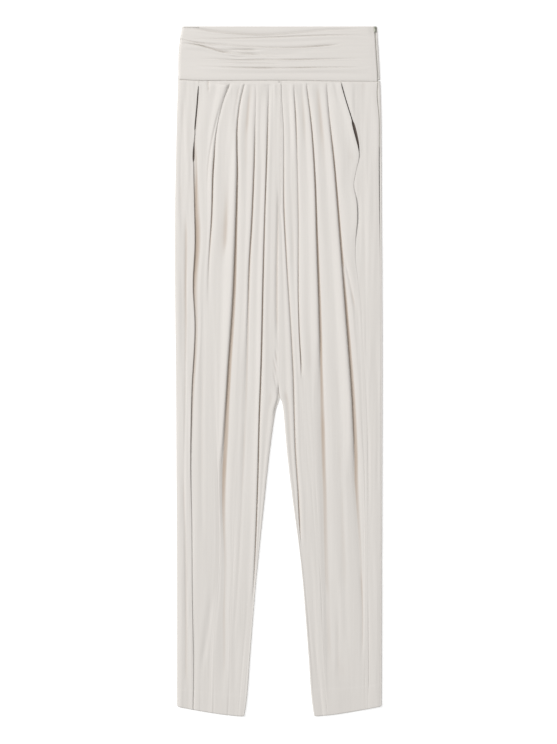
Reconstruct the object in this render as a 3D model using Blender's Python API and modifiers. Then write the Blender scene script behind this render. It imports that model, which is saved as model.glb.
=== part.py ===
"""High-waisted trousers laid flat: pleated fronts, side panels, backs, draped waistband and side zip.

The trousers lie on their back on the plane Z = 0, with the waist at +Y and the hems at -Y.
Tables give places in millimetres: x from the centre seam (viewer's right is positive) and
down from the waist's top edge.
"""

import math
from typing import NamedTuple

import bmesh
import bpy
from mathutils import Matrix, Vector

MM = 0.001

# Driving dimensions, in millimetres
LENGTH = 1138.5
BAND_HEIGHT = 89.5
CROTCH = 601.0
CLOTH = 1.2
BAND_CLOTH = 1.5
SEAM_GAP = 0.3
FRONT_LEVEL = 3.4
PANEL_TOP_LEVEL = 5.0
# The fronts leave the waistband's seam at that level and reach their own within this distance
SETTLE = 14.0
BAND_LEVEL = 5.5
EDGE_LEVEL = 4.7
# Straight stretch at the end of a turned-down edge
EDGE_DROP = 0.7

# Hem: lowest beside the inseams, higher at the outer edges
HEM_LOWEST_AT = 60.0
HEM_OUTER_AT = 167.0
HEM_RISE = 16.0
HEM_CURVE = 1.4

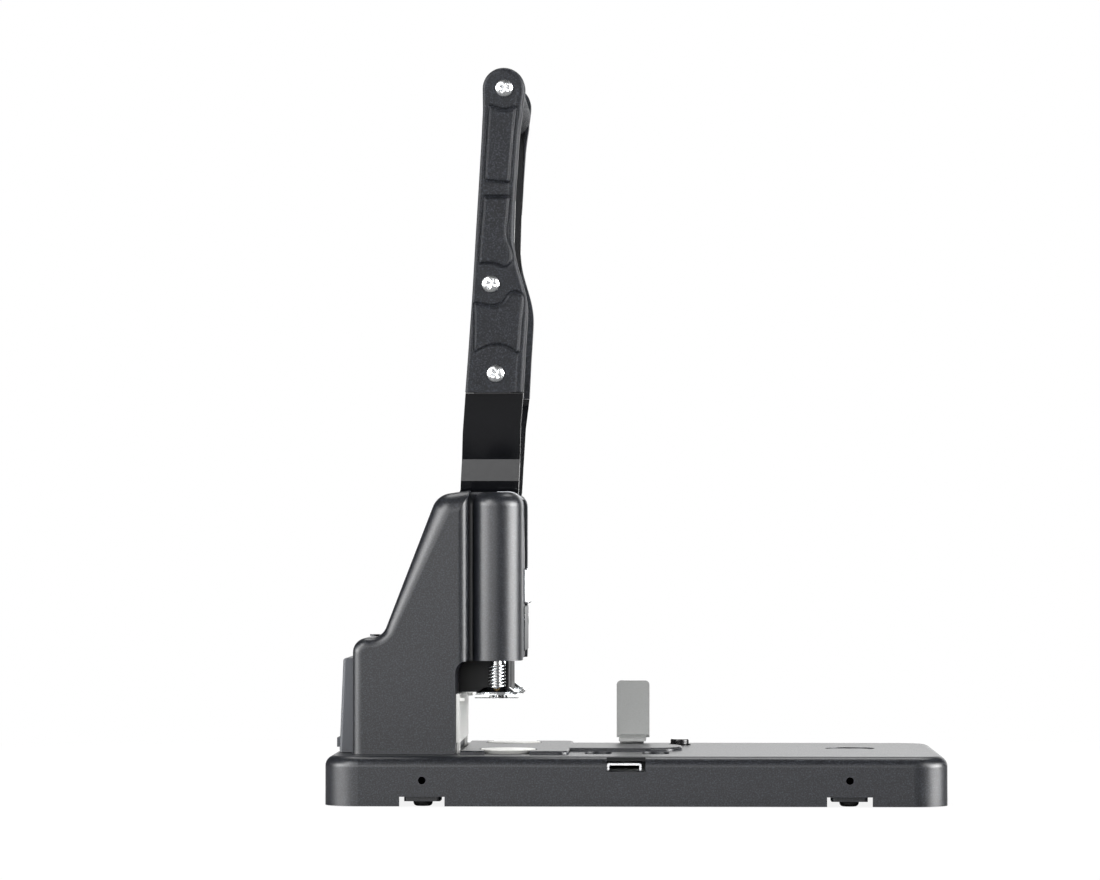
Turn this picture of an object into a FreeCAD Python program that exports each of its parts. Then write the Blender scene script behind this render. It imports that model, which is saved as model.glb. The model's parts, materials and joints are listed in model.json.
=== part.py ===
"""Heavy duty two-hole punch, modelled in millimetres.

X runs to the front, where the paper comes in, Y across the machine and Z up. The origin is the
middle of the footprint, on the surface that the feet stand on.
"""

import FreeCAD, Part
import math
import operator
import os

import Sketcher

V = FreeCAD.Vector

SIZES = {
    # Base casing, a pressed steel tray turned upside down
    "base_length": 302.4,
    "base_width": 164.0,
    "base_top": 24.3,
    "base_skin": 2.0,
    "skirt_bottom": 0.3,
    "base_corner": 17.0,
    "base_rounding": 5.0,
    "boss_radius": 4.0,
    "thread_radius": 1.5,
    # Raised field on the base top
    "field_height": 1.8,
    "field_back": -86.0,
    "field_front": -33.0,
    "field_half_width": 60.0,
    "field_corner": 5.0,
    "neck_front": 6.0,
    "neck_half_width": 24.0,
    "nose_shoulder": 17.0,
    "nose_shoulder_half": 20.0,
    "nose_front": 22.5,
    "nose_half_width": 9.0,
    "nose_corner": 7.0,
    "dimple_radius": 6.6,
    "dimple_half_length": 14.5,
    "dimple_depth": 1.5,
    "dimple_back": -18.7,
    "dimple_front": 9.5,
    "dimple_side": 40.5,
    "badge_x": 107.0,
    "badge_y": 15.0,
    "badge_radius": 12.5,
    "badge_depth": 0.5,
    # Underside
    "plate_bottom": 5.6,
    "plate_thickness": 1.5,
    "plate_gap": 0.3,
    "foot_x": 103.3,
    "foot_y": 70.0,
    "foot_height": 2.6,
    "foot_top_radius": 4.9,
    "foot_tip_radius": 4.3,
    "foot_rounding": 1.8,
    "pad_half_length": 8.75,
    "pad_half_width": 9.0,
    "notch_length": 22.0,
    "notch_top": 4.9,
    "side_hole_radius": 1.85,
    "side_hole_height": 12.8,
    "plate_screw_x": 130.0,
    "plate_screw_middle": 40.0,
    "plate_screw_y": 60.0,
    "plate_screw_head": 3.0,
    "plate_screw_head_height": 1.3,
    # Punches, their spacing and the cutting discs
    "punch_x": -68.7,
    "punch_side": 40.0,
    "punch_radius": 2.75,
    "punch_bore": 2.0,
    "punch_collar_radius": 4.5,
    "punch_collar_height": 2.5,
    "tip_clearance": 0.3,
    "disc_x": -63.0,
    "disc_radius": 13.85,
    "disc_height": 2.1,
    "disc_undercut": 1.5,
    "disc_play": 0.55,
    "disc_notch": 11.0,
    "spigot_radius": 4.0,
    "spigot_length": 4.0,
    "running_play": 0.06,
    # Anvil under the base top
    "anvil_back": -112.0,
    "anvil_front": -42.0,
    "anvil_half_width": 56.0,
    "anvil_thickness": 6.0,
    # Lever pivot, crank and stroke
    "pivot_x": -90.0,
    "pivot_z": 118.0,
    "shaft_radius": 6.0,
    "crank_radius": 23.0,
    "crank_angle": 35.0,
    "crank_pin_radius": 4.5,
    "yoke_play": 0.5,
    # Side frames that carry the pivot
    "frame_inner": 31.0,
    "frame_thickness": 5.0,
    "frame_back": -106.5,
    "frame_leg_front": -91.5,
    "frame_front": -80.2,
    "frame_top": 132.0,
    "frame_flange": 14.0,
    "bolt_radius": 3.0,
    "bolt_head": 5.0,
    "bolt_head_height": 4.0,
    # Head casing
    "head_back": -139.0,
    "head_half_width": 54.0,
    "head_wall": 2.2,
    "head_top": 153.4,
    "side_round_low": 4.5,
    "side_round_high": 9.5,
    "room_rounding": 4.5,
    "crease_rounding": 5.0,
    "ledge_height": 81.0,
    "ledge_corner": 7.2,
    "slope_foot_x": -124.6,
    "slope_corner": 8.0,
    "slope_shift": 0.68,
    "brow_x": -97.8,
    "brow_drop": 2.3,
    "brow_corner": 10.5,
    "throat_back": -88.5,
    "throat_corner": 6.0,
    "head_bottom": 69.8,
    "crease_x": -82.0,
    "crease_depth": 9.5,
    "bulge_x": -68.5,
    "bulge_side": 41.5,
    "bulge_radius": 12.4,
    "bulge_top": 152.6,
    "bulge_rounding": 6.8,
    "slot_inner": 22.3,
    "slot_outer": 30.2,
    "slot_bottom": 96.5,
    "slot_back": -90.5,
    "front_top": 149.5,
    "front_plate_thickness": 1.8,
    "front_plate_proud": -0.9,
    "front_plate_bottom": 70.6,
    "latch_guide_bottom": 74.2,
    "latch_guide_top": 96.0,
    "latch_guide_thickness": 1.7,
    "front_screw_seat": 0.5,
    "front_screw_room": 0.3,
    "floor_thickness": 4.0,
    "ledge_screw_x": -131.5,
    "ledge_screw_radius": 2.4,
    # Latch on the front
    "latch_half_width": 21.5,
    "latch_bottom": 97.4,
    "latch_top": 114.9,
    "latch_proud": 3.4,
    "latch_stem": 4.0,
    "latch_travel": 8.0,
    "latch_keeper": 1.0,
    "latch_keeper_half": 8.0,
    "front_screw_height": 89.4,
    "front_screw_side": 25.6,
    "front_screw_radius": 3.1,
    "front_screw_head": 1.3,
    # Crosshead
    "crosshead_back": -79.5,
    "crosshead_end_back": -77.2,
    "crosshead_front": -60.2,
    "crosshead_bottom": 104.0,
    "crosshead_bar": 8.0,
    "crosshead_half_width": 46.5,
    "yoke_half_width": 21.5,
    "yoke_wall": 6.5,
    "nut_radius": 5.2,
    "nut_height": 4.0,
    # Presser plate and its guides
    "presser_bottom": 51.5,
    "presser_thickness": 1.7,
    "presser_back": -79.0,
    "presser_front": -57.9,
    "presser_half_width": 52.0,
    "lip_reach": 3.8,
    "presser_hole": 3.6,
    "presser_pin_radius": 2.5,
    "presser_pin_x": -70.0,
    "presser_pin_side": 16.0,
    "presser_pin_top": 98.0,
    "post_half_width": 24.0,
    "post_back": -88.1,
    "post_front": -62.1,
    "post_bottom": 53.7,
    "cup_radius": 10.1,
    "cup_hole": 5.0,
    "cup_rim": 6.6,
    "cup_height": 3.4,
    "cup_base": 1.2,
    # Springs
    "spring_wire": 1.1,
    "spring_coil_radius": 3.75,
    "spring_seat_gap": 0.15,
    "torsion_wire": 2.0,
    "torsion_coil_radius": 7.5,
    "torsion_half_length": 18.0,
    "button_wire": 0.7,
    "button_coil_radius": 2.9,
    # Paper stop
    "stop_thickness": 1.5,
    "stop_gap": 0.3,
    "stop_half_width": 50.0,
    "stop_bottom": 29.5,
    "stop_top": 53.4,
    "stop_hook": 2.4,
    "stop_hook_side": 38.0,
    # Chip bin
    "bin_face_back": -146.2,
    "bin_face_lean": 1.9,
    "bin_face_half_width": 42.0,
    "bin_face_drop": 10.1,
    "bin_front": -109.0,
    "bin_half_width": 39.5,
    "bin_wall": 1.6,
    "bin_bottom": 30.0,
    "bin_top_drop": 15.0,
    "bin_play": 0.4,
    "bin_lip_height": 29.0,
    "bin_lip_half_height": 2.3,
    "bin_lip_half_width": 30.0,
    "bin_lip_reach": 2.0,
    # Lever arms and handle
    "arm_thickness": 4.0,
    "arm_lower_inner": 23.0,
    "arm_upper_inner": 44.0,
    "arm_back": -110.0,
    "arm_front": -40.0,
    "bend_bottom": 151.0,
    "bend_top": 158.3,
    "bend_step": 2.9,
    "jog_bottom": 165.0,
    "jog_top": 198.0,
    "arm_end": 353.0,
    "arm_steel_rise": 2.0,
    "arm_half_width": 7.0,
    "cover_outer": 52.0,
    "cover_rounding": 1.2,
    "cover_depth": 11.0,
    "cover_rise": 3.5,
    "cover_play": 0.3,
    "handle_x": -64.8,
    "handle_drop": 7.5,
    "handle_radius": 6.0,
    "grip_radius": 10.2,
    "grip_half_length": 40.6,
    "tie_radius": 5.0,
    "cover_screw_radius": 4.25,
    "cover_screw_height": 2.0,
    "recess_width": 1.0,
    "recess_length": 4.6,
    "recess_depth": 1.2,
    # Paper guide
    "rail_left": -13.7,
    "rail_right": 2.8,
    "rail_bottom": 17.9,
    "rail_top": 21.2,
    "rail_sheet": 1.0,
    "rail_near": -81.4,
    "rail_far": 80.9,
    "tab_left": -11.2,
    "tab_right": 5.8,
    "tab_top": 56.4,
    "tab_corner": 2.2,
    "tab_sheet": 1.5,
    "strip_left": -9.5,
    "strip_bottom": 27.0,
    "strip_near": 30.0,
    "window_left": -13.8,
    "window_right": 4.8,
    "window_bottom": 17.1,
    "window_top": 22.6,
    "rail_play": 0.2,
    "block_side": 54.0,
    "block_length": 12.0,
    "block_wall": 2.4,
    # Guide button
    "button_x": 21.4,
    "button_y": 52.0,
    "button_radius": 4.65,
    "button_height": 3.1,
    "button_play": 0.3,
    "button_skirt": 2.8,
    "button_stem": 1.8,
    "bezel_radius": 6.0,
    "bezel_height": 0.6,
    "bracket_drop": 10.5,
    "bracket_half_length": 9.0,
    "bracket_sheet": 1.5,
}

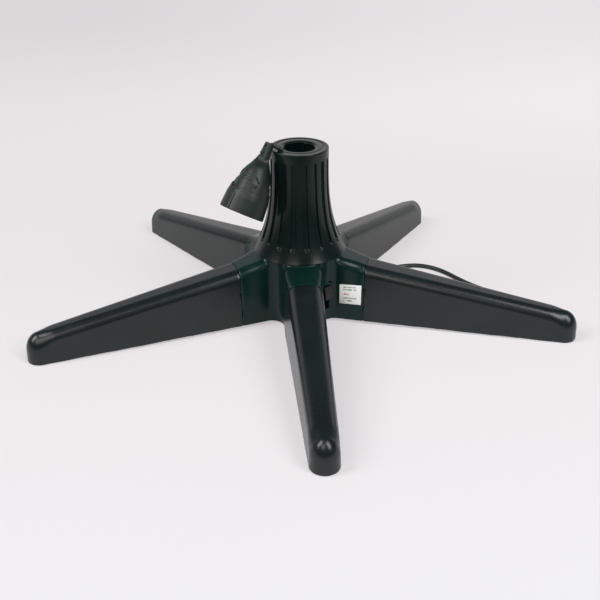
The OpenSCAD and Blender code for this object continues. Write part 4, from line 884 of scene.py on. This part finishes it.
_ _ _ _ _
GOAL OF THE EXERCISE
Nothing beyond the required lines should be retyped: start with the line that contains "Turn this picture" and finish with the line that contains "V = FreeCAD.Vector".

REPLY
Turn this picture of an object into a FreeCAD Python program that exports each of its parts. Then write the Blender scene script behind this render. It imports that model, which is saved as model.glb. The model's parts, materials and joints are listed in model.json.
=== part.py ===
"""Heavy duty two-hole punch, modelled in millimetres.

X runs to the front, where the paper comes in, Y across the machine and Z up. The origin is the
middle of the footprint, on the surface that the feet stand on.
"""

import FreeCAD, Part
import math
import operator
import os

import Sketcher

V = FreeCAD.Vector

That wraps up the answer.